◆ WRITTEN PROBLEM
Reproduce the listing below without any change.

◆ INFORMATION PROVIDED
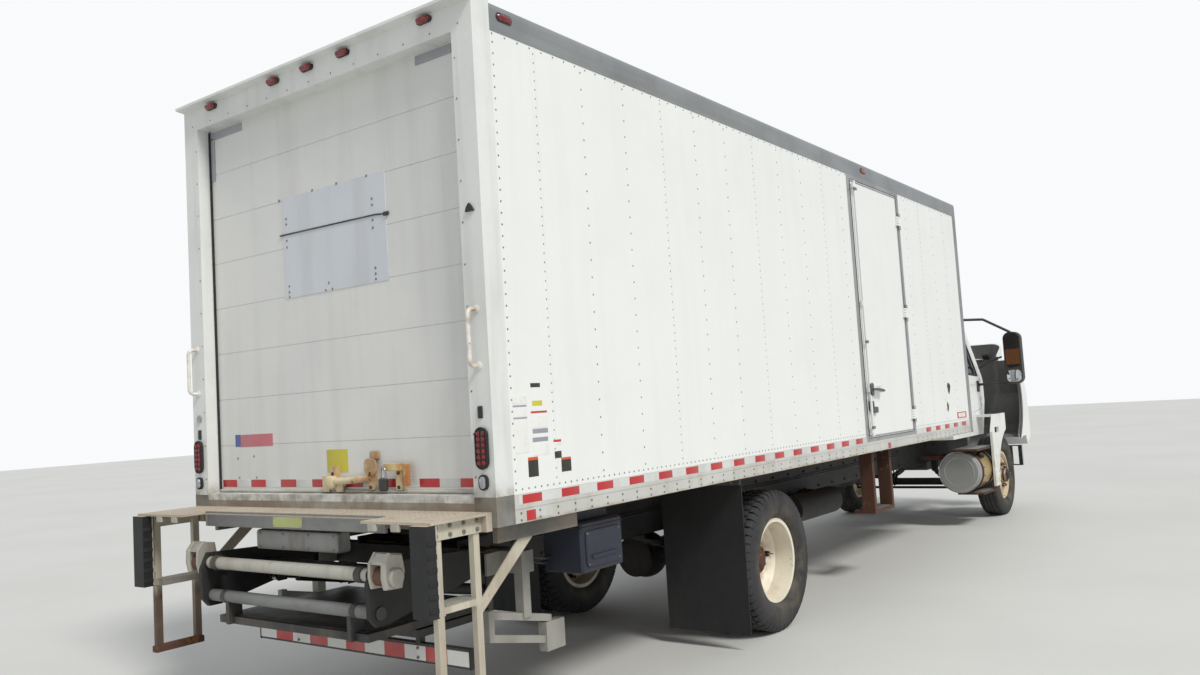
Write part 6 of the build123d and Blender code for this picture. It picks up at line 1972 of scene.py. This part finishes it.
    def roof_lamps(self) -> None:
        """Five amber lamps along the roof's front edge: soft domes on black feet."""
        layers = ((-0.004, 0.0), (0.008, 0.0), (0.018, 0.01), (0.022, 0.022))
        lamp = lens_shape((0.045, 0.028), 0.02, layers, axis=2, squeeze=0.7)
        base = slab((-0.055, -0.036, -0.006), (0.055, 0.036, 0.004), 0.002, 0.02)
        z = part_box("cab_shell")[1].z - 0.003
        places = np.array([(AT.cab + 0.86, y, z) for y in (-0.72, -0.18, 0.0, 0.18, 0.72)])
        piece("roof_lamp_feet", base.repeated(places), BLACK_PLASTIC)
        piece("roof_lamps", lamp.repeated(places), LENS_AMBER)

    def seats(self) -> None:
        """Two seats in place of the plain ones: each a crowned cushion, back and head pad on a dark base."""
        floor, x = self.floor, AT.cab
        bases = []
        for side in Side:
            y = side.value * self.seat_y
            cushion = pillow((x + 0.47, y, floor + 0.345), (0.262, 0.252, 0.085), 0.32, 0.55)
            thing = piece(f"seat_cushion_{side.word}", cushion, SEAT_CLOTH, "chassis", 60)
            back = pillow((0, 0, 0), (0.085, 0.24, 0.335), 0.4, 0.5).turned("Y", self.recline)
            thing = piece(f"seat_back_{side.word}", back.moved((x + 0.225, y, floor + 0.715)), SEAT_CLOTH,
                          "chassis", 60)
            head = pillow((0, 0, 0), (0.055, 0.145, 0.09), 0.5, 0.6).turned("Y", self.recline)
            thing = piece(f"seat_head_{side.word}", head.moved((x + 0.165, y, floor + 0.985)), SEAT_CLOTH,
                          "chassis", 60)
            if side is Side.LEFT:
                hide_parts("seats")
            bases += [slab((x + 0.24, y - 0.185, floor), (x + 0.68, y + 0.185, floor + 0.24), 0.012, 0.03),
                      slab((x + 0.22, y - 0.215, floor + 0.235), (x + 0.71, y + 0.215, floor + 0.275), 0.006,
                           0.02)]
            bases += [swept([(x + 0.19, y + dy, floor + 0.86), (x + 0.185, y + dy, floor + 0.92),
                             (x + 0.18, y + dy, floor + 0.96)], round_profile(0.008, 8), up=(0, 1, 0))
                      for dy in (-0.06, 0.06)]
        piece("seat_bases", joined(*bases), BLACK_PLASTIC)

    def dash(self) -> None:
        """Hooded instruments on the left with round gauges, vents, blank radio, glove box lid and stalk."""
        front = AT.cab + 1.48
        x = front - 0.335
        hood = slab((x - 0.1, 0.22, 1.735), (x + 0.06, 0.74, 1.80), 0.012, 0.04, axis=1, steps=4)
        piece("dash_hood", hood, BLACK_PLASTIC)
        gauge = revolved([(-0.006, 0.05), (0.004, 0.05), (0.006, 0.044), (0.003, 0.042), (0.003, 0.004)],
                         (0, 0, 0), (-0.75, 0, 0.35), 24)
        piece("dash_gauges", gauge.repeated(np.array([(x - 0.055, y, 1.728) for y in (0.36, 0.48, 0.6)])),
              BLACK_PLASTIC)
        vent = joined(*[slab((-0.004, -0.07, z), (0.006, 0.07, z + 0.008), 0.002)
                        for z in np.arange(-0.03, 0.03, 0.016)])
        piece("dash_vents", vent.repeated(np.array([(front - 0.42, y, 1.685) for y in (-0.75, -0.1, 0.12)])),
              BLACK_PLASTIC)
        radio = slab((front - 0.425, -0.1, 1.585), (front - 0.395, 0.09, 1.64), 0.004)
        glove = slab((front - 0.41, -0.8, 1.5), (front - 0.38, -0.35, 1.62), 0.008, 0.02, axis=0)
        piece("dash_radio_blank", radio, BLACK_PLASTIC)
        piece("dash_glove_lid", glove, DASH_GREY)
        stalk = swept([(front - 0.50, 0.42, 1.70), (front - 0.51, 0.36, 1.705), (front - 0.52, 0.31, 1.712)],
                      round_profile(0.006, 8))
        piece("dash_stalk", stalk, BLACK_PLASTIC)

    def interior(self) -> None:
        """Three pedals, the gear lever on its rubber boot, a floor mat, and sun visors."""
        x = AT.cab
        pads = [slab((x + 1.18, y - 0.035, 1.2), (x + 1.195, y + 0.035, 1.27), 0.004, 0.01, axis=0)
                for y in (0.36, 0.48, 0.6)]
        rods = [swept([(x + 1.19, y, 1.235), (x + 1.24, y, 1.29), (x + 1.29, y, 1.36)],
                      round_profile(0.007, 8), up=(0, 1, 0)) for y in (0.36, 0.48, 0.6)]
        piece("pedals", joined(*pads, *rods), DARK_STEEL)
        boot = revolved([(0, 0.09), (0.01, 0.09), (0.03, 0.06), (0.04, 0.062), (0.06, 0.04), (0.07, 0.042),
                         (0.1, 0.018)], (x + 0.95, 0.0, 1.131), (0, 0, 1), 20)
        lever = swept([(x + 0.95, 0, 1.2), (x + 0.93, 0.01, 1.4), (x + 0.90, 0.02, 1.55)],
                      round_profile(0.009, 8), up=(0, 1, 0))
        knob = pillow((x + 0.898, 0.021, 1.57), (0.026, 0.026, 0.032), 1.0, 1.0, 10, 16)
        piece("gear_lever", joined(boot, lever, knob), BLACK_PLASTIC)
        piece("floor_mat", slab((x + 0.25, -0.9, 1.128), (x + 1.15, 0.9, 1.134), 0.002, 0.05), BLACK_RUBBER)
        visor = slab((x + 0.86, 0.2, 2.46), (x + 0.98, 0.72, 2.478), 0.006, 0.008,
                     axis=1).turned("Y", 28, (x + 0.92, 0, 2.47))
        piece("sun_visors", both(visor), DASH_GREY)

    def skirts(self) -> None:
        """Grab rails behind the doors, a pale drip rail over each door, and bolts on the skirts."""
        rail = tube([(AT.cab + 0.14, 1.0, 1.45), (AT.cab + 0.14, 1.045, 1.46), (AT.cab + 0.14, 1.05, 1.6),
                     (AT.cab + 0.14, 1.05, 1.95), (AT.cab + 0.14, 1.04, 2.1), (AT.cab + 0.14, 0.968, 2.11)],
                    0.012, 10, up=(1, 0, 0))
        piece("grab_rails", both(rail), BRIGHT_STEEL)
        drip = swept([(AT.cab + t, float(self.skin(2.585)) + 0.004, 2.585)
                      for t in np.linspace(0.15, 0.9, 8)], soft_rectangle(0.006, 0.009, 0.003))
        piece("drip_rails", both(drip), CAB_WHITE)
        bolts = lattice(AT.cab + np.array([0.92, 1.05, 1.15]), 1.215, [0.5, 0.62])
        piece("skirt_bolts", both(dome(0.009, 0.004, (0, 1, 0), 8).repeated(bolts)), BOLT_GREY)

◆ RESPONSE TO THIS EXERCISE
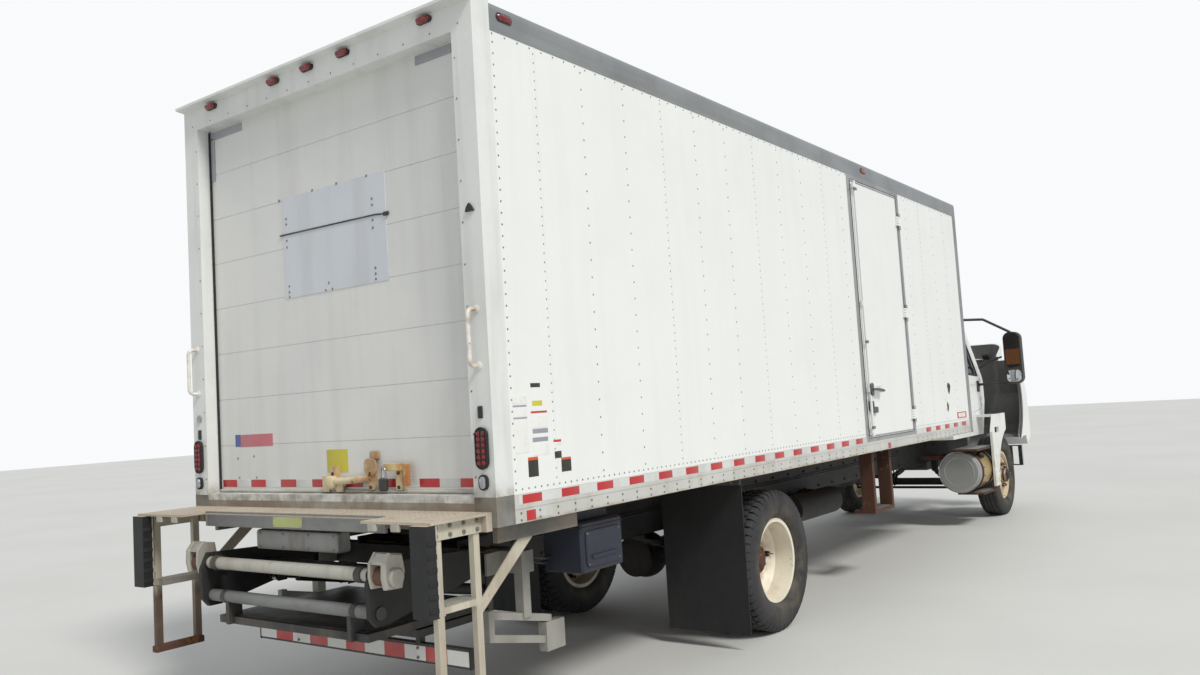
Write part 6 of the build123d and Blender code for this picture. It picks up at line 1972 of scene.py. This part finishes it.
    def roof_lamps(self) -> None:
        """Five amber lamps along the roof's front edge: soft domes on black feet."""
        layers = ((-0.004, 0.0), (0.008, 0.0), (0.018, 0.01), (0.022, 0.022))
        lamp = lens_shape((0.045, 0.028), 0.02, layers, axis=2, squeeze=0.7)
        base = slab((-0.055, -0.036, -0.006), (0.055, 0.036, 0.004), 0.002, 0.02)
        z = part_box("cab_shell")[1].z - 0.003
        places = np.array([(AT.cab + 0.86, y, z) for y in (-0.72, -0.18, 0.0, 0.18, 0.72)])
        piece("roof_lamp_feet", base.repeated(places), BLACK_PLASTIC)
        piece("roof_lamps", lamp.repeated(places), LENS_AMBER)

    def seats(self) -> None:
        """Two seats in place of the plain ones: each a crowned cushion, back and head pad on a dark base."""
        floor, x = self.floor, AT.cab
        bases = []
        for side in Side:
            y = side.value * self.seat_y
            cushion = pillow((x + 0.47, y, floor + 0.345), (0.262, 0.252, 0.085), 0.32, 0.55)
            thing = piece(f"seat_cushion_{side.word}", cushion, SEAT_CLOTH, "chassis", 60)
            back = pillow((0, 0, 0), (0.085, 0.24, 0.335), 0.4, 0.5).turned("Y", self.recline)
            thing = piece(f"seat_back_{side.word}", back.moved((x + 0.225, y, floor + 0.715)), SEAT_CLOTH,
                          "chassis", 60)
            head = pillow((0, 0, 0), (0.055, 0.145, 0.09), 0.5, 0.6).turned("Y", self.recline)
            thing = piece(f"seat_head_{side.word}", head.moved((x + 0.165, y, floor + 0.985)), SEAT_CLOTH,
                          "chassis", 60)
            if side is Side.LEFT:
                hide_parts("seats")
            bases += [slab((x + 0.24, y - 0.185, floor), (x + 0.68, y + 0.185, floor + 0.24), 0.012, 0.03),
                      slab((x + 0.22, y - 0.215, floor + 0.235), (x + 0.71, y + 0.215, floor + 0.275), 0.006,
                           0.02)]
            bases += [swept([(x + 0.19, y + dy, floor + 0.86), (x + 0.185, y + dy, floor + 0.92),
                             (x + 0.18, y + dy, floor + 0.96)], round_profile(0.008, 8), up=(0, 1, 0))
                      for dy in (-0.06, 0.06)]
        piece("seat_bases", joined(*bases), BLACK_PLASTIC)

    def dash(self) -> None:
        """Hooded instruments on the left with round gauges, vents, blank radio, glove box lid and stalk."""
        front = AT.cab + 1.48
        x = front - 0.335
        hood = slab((x - 0.1, 0.22, 1.735), (x + 0.06, 0.74, 1.80), 0.012, 0.04, axis=1, steps=4)
        piece("dash_hood", hood, BLACK_PLASTIC)
        gauge = revolved([(-0.006, 0.05), (0.004, 0.05), (0.006, 0.044), (0.003, 0.042), (0.003, 0.004)],
                         (0, 0, 0), (-0.75, 0, 0.35), 24)
        piece("dash_gauges", gauge.repeated(np.array([(x - 0.055, y, 1.728) for y in (0.36, 0.48, 0.6)])),
              BLACK_PLASTIC)
        vent = joined(*[slab((-0.004, -0.07, z), (0.006, 0.07, z + 0.008), 0.002)
                        for z in np.arange(-0.03, 0.03, 0.016)])
        piece("dash_vents", vent.repeated(np.array([(front - 0.42, y, 1.685) for y in (-0.75, -0.1, 0.12)])),
              BLACK_PLASTIC)
        radio = slab((front - 0.425, -0.1, 1.585), (front - 0.395, 0.09, 1.64), 0.004)
        glove = slab((front - 0.41, -0.8, 1.5), (front - 0.38, -0.35, 1.62), 0.008, 0.02, axis=0)
        piece("dash_radio_blank", radio, BLACK_PLASTIC)
        piece("dash_glove_lid", glove, DASH_GREY)
        stalk = swept([(front - 0.50, 0.42, 1.70), (front - 0.51, 0.36, 1.705), (front - 0.52, 0.31, 1.712)],
                      round_profile(0.006, 8))
        piece("dash_stalk", stalk, BLACK_PLASTIC)

    def interior(self) -> None:
        """Three pedals, the gear lever on its rubber boot, a floor mat, and sun visors."""
        x = AT.cab
        pads = [slab((x + 1.18, y - 0.035, 1.2), (x + 1.195, y + 0.035, 1.27), 0.004, 0.01, axis=0)
                for y in (0.36, 0.48, 0.6)]
        rods = [swept([(x + 1.19, y, 1.235), (x + 1.24, y, 1.29), (x + 1.29, y, 1.36)],
                      round_profile(0.007, 8), up=(0, 1, 0)) for y in (0.36, 0.48, 0.6)]
        piece("pedals", joined(*pads, *rods), DARK_STEEL)
        boot = revolved([(0, 0.09), (0.01, 0.09), (0.03, 0.06), (0.04, 0.062), (0.06, 0.04), (0.07, 0.042),
                         (0.1, 0.018)], (x + 0.95, 0.0, 1.131), (0, 0, 1), 20)
        lever = swept([(x + 0.95, 0, 1.2), (x + 0.93, 0.01, 1.4), (x + 0.90, 0.02, 1.55)],
                      round_profile(0.009, 8), up=(0, 1, 0))
        knob = pillow((x + 0.898, 0.021, 1.57), (0.026, 0.026, 0.032), 1.0, 1.0, 10, 16)
        piece("gear_lever", joined(boot, lever, knob), BLACK_PLASTIC)
        piece("floor_mat", slab((x + 0.25, -0.9, 1.128), (x + 1.15, 0.9, 1.134), 0.002, 0.05), BLACK_RUBBER)
        visor = slab((x + 0.86, 0.2, 2.46), (x + 0.98, 0.72, 2.478), 0.006, 0.008,
                     axis=1).turned("Y", 28, (x + 0.92, 0, 2.47))
        piece("sun_visors", both(visor), DASH_GREY)

    def skirts(self) -> None:
        """Grab rails behind the doors, a pale drip rail over each door, and bolts on the skirts."""
        rail = tube([(AT.cab + 0.14, 1.0, 1.45), (AT.cab + 0.14, 1.045, 1.46), (AT.cab + 0.14, 1.05, 1.6),
                     (AT.cab + 0.14, 1.05, 1.95), (AT.cab + 0.14, 1.04, 2.1), (AT.cab + 0.14, 0.968, 2.11)],
                    0.012, 10, up=(1, 0, 0))
        piece("grab_rails", both(rail), BRIGHT_STEEL)
        drip = swept([(AT.cab + t, float(self.skin(2.585)) + 0.004, 2.585)
                      for t in np.linspace(0.15, 0.9, 8)], soft_rectangle(0.006, 0.009, 0.003))
        piece("drip_rails", both(drip), CAB_WHITE)
        bolts = lattice(AT.cab + np.array([0.92, 1.05, 1.15]), 1.215, [0.5, 0.62])
        piece("skirt_bolts", both(dome(0.009, 0.004, (0, 1, 0), 8).repeated(bolts)), BOLT_GREY)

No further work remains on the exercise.